Когда сегодня я вижу по телевизору бесконечные встречи и проводы наших высокопоставленных мужей да еще с поцелуями, всегда вспоминаю своего всеядного милого друга с его любимой «стервой».
Долг чести? Напоминание об этом всегда актуально.
Скажу еще одну фразу и поставлю точку: долгов у каждого из нас много, а честь — одна.
Век. 1999, 30 июля
Примечание. Наш юмористический экскурс окончен, хотя я не уверен, что всех читателей он приведет в состояние безудержного смеха. Зато появился повод улыбнуться (увы, с горечью): наш плотоядный период жизни изобрел очередной журналистский жанр, скоро вошедший в моду (особенно в правоохранительных службах): я говорю о доносах. К сожалению, хоть плачьте, хоть смейтесь, но мы стали говорить в газетах и вещать по радио и телевидению «обвинительные заключения», связанные с конкретными именами и фамилиями. Как быстро забыли журналисты, что наша святая обязанность прежде всего защищать людей. К кому еще, пройдя все официальные инстанции, обращается народ с просьбой помочь найти справедливость и защиту от произвола? К нам, журналистам, идут люди.
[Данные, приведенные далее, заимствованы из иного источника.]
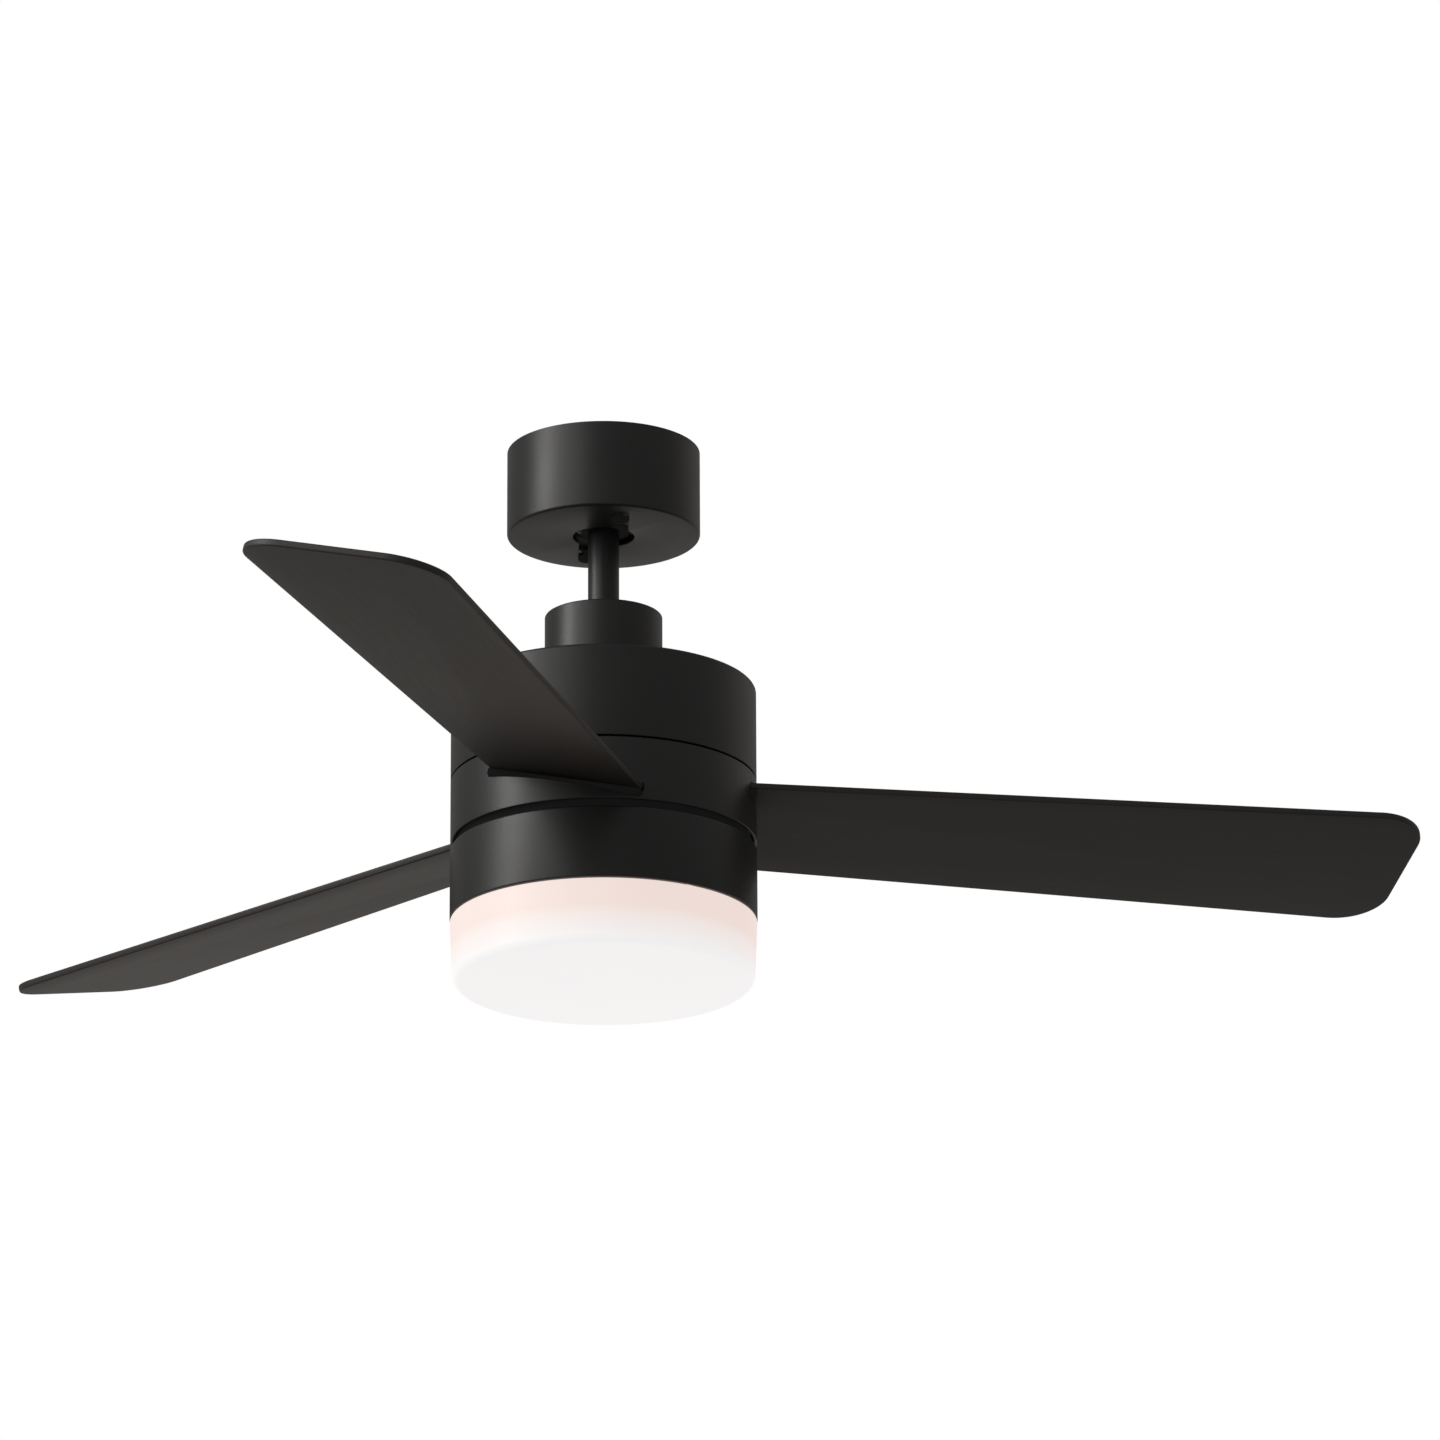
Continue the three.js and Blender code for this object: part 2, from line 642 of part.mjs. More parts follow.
// One cast carrier holds all three blades: a ring under the rotor, a hub wall that hangs
// from it and an arm under each blade. An arm is as wide as its blade and has a square end,
// so its corners stand out of the round band.
const carrierTop = rotorBottom - webThickness - 2 * gap;
const armBottom = -gap - arm.thickness;
const carrierFloor = carrierTop - hub.floor;
function bladeCarrier() {
  const ring = turned([
    [hub.outer, carrierTop],
    [hub.outer, hub.bottom],
    [hub.inner, hub.bottom],
    [hub.inner, carrierFloor],
    [hub.bore, carrierFloor],
    [hub.bore, carrierTop],
  ], 30);
  const armSection = [
    [wallWidth[0], armBottom],
    [wallWidth[1] - arm.corner, armBottom],
    [wallWidth[1], armBottom + arm.corner],
    [wallWidth[1], -gap],
    [wallWidth[0], -gap],
  ];
  const arms = bladeIndexes.map((i) => atBlade(barAlong(armSection, arm.start, arm.end), i));
  const ringHoles = carrierScrews.map((angle) =>
    post(2.4, [carrierFloor - 1, carrierTop + 1], around(carrierScrewRadius, angle)));
  const armHoles = bladeIndexes.flatMap((i) =>
    bladeHoles.map((place) => atBlade(post(2.4, [armBottom - 1, 1], place), i)));
  return cut(join(ring, ...arms), ...ringHoles, ...armHoles);
}

addPart(rotor, "blade_carrier", bladeCarrier(), "blackPaint");
carrierScrews.forEach((angle, i) => {
  const place = [...around(carrierScrewRadius, angle), carrierFloor - gap];
  const carrierScrew = screw(4.4, 2.8, 2, 11).rotateX(Math.PI);
  addPart(rotor, `carrier_screw_${i + 1}`, carrierScrew, "zincSteel", place);
});

bladeIndexes.forEach((i) => {
  const bladeMount = addGroup(rotor);
  bladeMount.rotation.set(radians(-bladePitch), 0, radians(firstBladeAngle + bladeSpacing * i), "ZYX");
  bladeMount.position.z = bladePlane;
  const blade = new THREE.ExtrudeGeometry(bladeShape, bladeSettings);
  addPart(bladeMount, `blade_${i + 1}`, blade, "bladeBlack");
  bladeHoles.forEach(([x, y], j) => {
    const bladeScrew = screw(4.6, 2.4, 2, arm.thickness + bladeThickness).rotateX(Math.PI);
    const place = [x, y, armBottom - gap];
    addPart(bladeMount, `blade_${i + 1}_screw_${j + 1}`, bladeScrew, "zincSteel", place);
  });
});

// ---------------------------------------------------------------- light kit

const mountPlateBottom = ringTop + 1.2;
const panScrews = [30, 150, 270];
const panScrewRadius = 40;
const bossAngles = [330, 210];

const mountPlate = turned([
  [shaftRadius + gap, mountPlateBottom + 12],
  [14, mountPlateBottom + 12],
  [14, mountPlateBottom + 2.2],
  [54, mountPlateBottom + 2.2],
  [54, mountPlateBottom],
  [shaftRadius + gap, mountPlateBottom],
], 24);
const plateHoles = panScrews.map((angle) =>
  post(2.4, [mountPlateBottom - 1, mountPlateBottom + 4], around(panScrewRadius, angle)));
addPart(lightKit, "light_mount_plate", cut(mountPlate, ...plateHoles), "zincSteel");

const nutTop = mountPlateBottom - gap;
const nut = post(14, [nutTop - 8, nutTop], [0, 0], 6);
const nutThread = post(shaftRadius + gap, [nutTop - 9, nutTop + 1], [0, 0], midSides);
addPart(lightKit, "shaft_nut", cut(nut, nutThread), "zincSteel");

// The pan of the light: a black drum with bosses for the board inside, and an inward
// flange at its lower rim with three notches that pass the lugs of the diffuser. A collar
// on top reaches into the turning band and closes the gap to the view.
const flangeInner = neckRadius + 0.9;
const lugStations = [50, 170, 290];
function lightRing() {
  const roof = ringTop - sheet;
  const wall = ringRadius - 1.8;
  const shell = turned([
    [panHole, ringTop],
    [collar.inner, ringTop],
    [collar.inner, collar.top],
    [collar.outer, collar.top],
    [collar.outer, ringTop],
    ...arc(ringRadius - 1.5, ringTop - 1.5, 1.5, 90, 0, 2),
    [ringRadius, ringBottom],
    [flangeInner, ringBottom],
    [flangeInner, ringBottom + 2],
    [wall, ringBottom + 2],
    [wall, roof],
    [panHole, roof],
  ], bodySides);
  const bosses = bossAngles.map((angle) =>
    post(5, [boardTop + gap, roof + 0.5], around(bossRadius, angle)));
  const bossHoles = bossAngles.map((angle) =>
    post(1.9, [boardTop, roof - 2], around(bossRadius, angle), screwSides));
  const screwHoles = panScrews.map((angle) =>
    post(2.4, [roof - 1, ringTop + 1], around(panScrewRadius, angle)));
  const notches = lugStations.map((angle) => {
    const notch = block([flangeInner - 5, 117.5], [-14, 14], [ringBottom - 1, ringBottom + 3]);
    return notch.rotateZ(radians(angle + lugAngle));
  });
  return cut(join(shell, ...bosses), ...bossHoles, ...screwHoles, ...notches);
}

addPart(lightKit, "light_ring", lightRing(), "blackPaint");
panScrews.forEach((angle, i) => {
  const place = [...around(panScrewRadius, angle), ringTop - sheet - gap];
  const panScrew = screw(4.4, 2.8, 2, 7).rotateX(Math.PI);
  addPart(lightKit, `light_ring_screw_${i + 1}`, panScrew, "zincSteel", place);
});

const driverHeights = [boardTop + 1, ringTop - sheet - gap];
addPart(lightKit, "led_driver", block([-34, 34], [42, 84], driverHeights), "greyPlastic");

// A white aluminium board with two rings of light-emitting diodes on its underside.
function ledBoard() {
  const thickness = 1.6;
  const board = turned(tubeProfile(boardRadius, 26, boardTop, boardTop - thickness), 30);
  const rings = [
    { radius: 46, count: 6 },
    { radius: 84, count: 10 },
  ];
  const chips = rings.flatMap(({ radius, count }) =>
    Array.from({ length: count }, (_, i) => {
      const chip = block([-2.5, 2.5], [-2.5, 2.5], [-0.8, 0.4]);
      const [x, y] = around(radius, (360 / count) * i);
      return chip.translate(x, y, boardTop - thickness);
    }));
  const holes = bossAngles.map((angle) =>
    post(1.9, [boardTop - 3, boardTop + 1], around(bossRadius, angle), screwSides));
  return cut(join(board, ...chips), ...holes);
}

addPart(lightKit, "led_board", ledBoard(), "boardWhite");
bossAngles.forEach((angle, i) => {
  const place = [...around(bossRadius, angle), boardTop - 1.6 - gap];
  const boardScrew = screw(3.2, 2, 1.6, 9).rotateX(Math.PI);
  addPart(lightKit, `led_board_screw_${i + 1}`, boardScrew, "zincSteel", place);
});

// An opal glass bowl whose neck reaches up inside the ring. Three lugs on the neck
// rest on the ring's flange, and drop through its notches after a part turn.
function diffuser() {
  const shoulder = ringBottom - gap;
  const wall = 3;
  const fillet = 7;
  const bowl = turned([
    [0, glassBottom],
    ...arc(glassBaseRadius - fillet, glassBottom + fillet, fillet, -90, 0, 3),
    [bodyRadius, shoulder],
    [neckRadius, shoulder],
    [neckRadius, neckTop],
    [neckRadius - wall, neckTop],
    [neckRadius - wall, shoulder - wall],
    [bodyRadius - wall - 0.4, shoulder - wall],
    ...arc(glassBaseRadius - fillet, glassBottom + fillet, fillet - wall, 0, -90, 2),
    [0, glassBottom + wall],
  ], bodySides);
  const lugs = lugStations.map((angle) => {
    const lug = block([neckRadius - 1.5, 115.8], [-10, 10], [ringBottom + 2 + gap, ringBottom + 6]);
    return lug.rotateZ(radians(angle));
  });
  return join(bowl, ...lugs);
}

addPart(fan, "diffuser", diffuser(), "opalGlass");

export default fan;
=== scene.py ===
# %% [markdown]
# # A ceiling fan with a light, from the bracket to the glass
#
# This lesson dresses a working model of a ceiling fan. The model already knows where every
# piece is and how it moves. Here each piece that a person would look at gets its finished
# shape, and every piece gets a surface made of nodes.
#
# The fan hangs below the ceiling: the plane z = 0 is the ceiling, and the axis of the fan
# is the Z axis. All lengths are metres.

# %% Load the working model
import math

import bmesh
import bpy
from mathutils import Matrix, Vector
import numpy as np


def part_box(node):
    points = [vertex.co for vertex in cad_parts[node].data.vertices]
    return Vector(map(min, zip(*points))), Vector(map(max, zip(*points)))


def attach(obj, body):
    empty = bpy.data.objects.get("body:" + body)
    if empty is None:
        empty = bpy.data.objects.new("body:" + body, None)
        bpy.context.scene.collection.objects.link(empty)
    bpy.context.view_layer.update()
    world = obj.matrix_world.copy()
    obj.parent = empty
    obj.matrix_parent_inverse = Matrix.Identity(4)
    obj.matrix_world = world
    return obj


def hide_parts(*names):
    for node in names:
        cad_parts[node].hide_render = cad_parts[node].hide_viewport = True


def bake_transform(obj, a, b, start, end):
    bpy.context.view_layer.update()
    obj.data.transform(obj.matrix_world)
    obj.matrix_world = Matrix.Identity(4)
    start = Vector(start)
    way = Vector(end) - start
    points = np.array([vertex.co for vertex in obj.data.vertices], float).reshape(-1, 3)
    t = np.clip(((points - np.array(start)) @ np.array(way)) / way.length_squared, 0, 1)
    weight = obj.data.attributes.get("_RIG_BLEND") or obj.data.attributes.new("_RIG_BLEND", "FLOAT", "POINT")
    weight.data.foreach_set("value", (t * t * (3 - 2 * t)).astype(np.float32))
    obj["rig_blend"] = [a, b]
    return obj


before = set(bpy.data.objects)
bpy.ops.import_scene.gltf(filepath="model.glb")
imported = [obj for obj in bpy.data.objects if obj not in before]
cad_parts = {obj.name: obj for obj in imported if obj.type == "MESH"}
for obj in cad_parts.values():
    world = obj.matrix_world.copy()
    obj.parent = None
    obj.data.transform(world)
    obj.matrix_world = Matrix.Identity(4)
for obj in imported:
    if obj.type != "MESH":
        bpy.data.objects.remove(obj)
bpy.context.view_layer.update()
MM = 0.001

# %% [markdown]
# ## Where things are
#
# A fan is built round one axis, so a piece is mostly three numbers: how far it reaches from
# the axis, its top and its bottom. They are read from the model's own boxes, never guessed.

# %% Read sizes from the model


def reach(node):
    """The radius, top and bottom of a round piece on the fan's axis."""
    low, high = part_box(node)
    return high.y, high.z, low.z


DRUM_RADIUS, HOUSING_TOP, HOUSING_BOTTOM = reach("upper_housing")
_, BAND_TOP, BAND_BOTTOM = reach("blade_band")
RING_RADIUS, RING_TOP, RING_BOTTOM = reach("light_ring")
_, GLASS_TOP, GLASS_BOTTOM = reach("diffuser")
CANOPY_RADIUS, CANOPY_TOP, CANOPY_BOTTOM = reach("canopy")
COVER_RADIUS, COVER_TOP, COVER_BOTTOM = reach("coupling_cover")
ROD_RADIUS, ROD_TOP, ROD_BOTTOM = reach("downrod")
SHEET = 1.6 * MM
BLADES = 3
FIRST_BLADE = math.radians(12.7)
PITCH = math.radians(13.0)
BLADE_PLANE = -305.9 * MM
print(f"drum radius {DRUM_RADIUS:.4f}, canopy radius {CANOPY_RADIUS:.4f}, glass bottom {GLASS_BOTTOM:.4f}")

# %% [markdown]
# ## The camera
#
# The fan is seen from below, as a person standing in a large room sees it, through a long
# lens. The lens is level from side to side and tilted up by 19 degrees. The frame is
# shifted a little, which keeps the fan's upright lines upright.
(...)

Помню, в добрые старые времена в «Комсомольской правде» процветал некий «обличитель» (правда, не в штате), исправно приносил и публиковал простенькие материалы с нехитрым содержанием. Например: возле книжного магазина на Кузнецком мосту происходит подпольная торговля редкими книгами. Среди замеченных спекулянтов были (через двоеточие) десяток фамилий, да еще с расшифровкой: кто, где-кем работает. И вся статья почему-то называлась в редакции «фельетоном».
Чистый донос! Сегодня мало таких? Никакой аналитики, ни попытки осмыслить явление, ответить на традиционные журналистские вопросы: «почему» и «что делать»: только всепоглощающее желание дать (кому?!) «адресок» виновного (без суда и следствия), но установленного самолично журналистом. Пруд пруди таких озвученных и пропечатанных «героев». Не нуждающихся в доказательствах при обнародовании.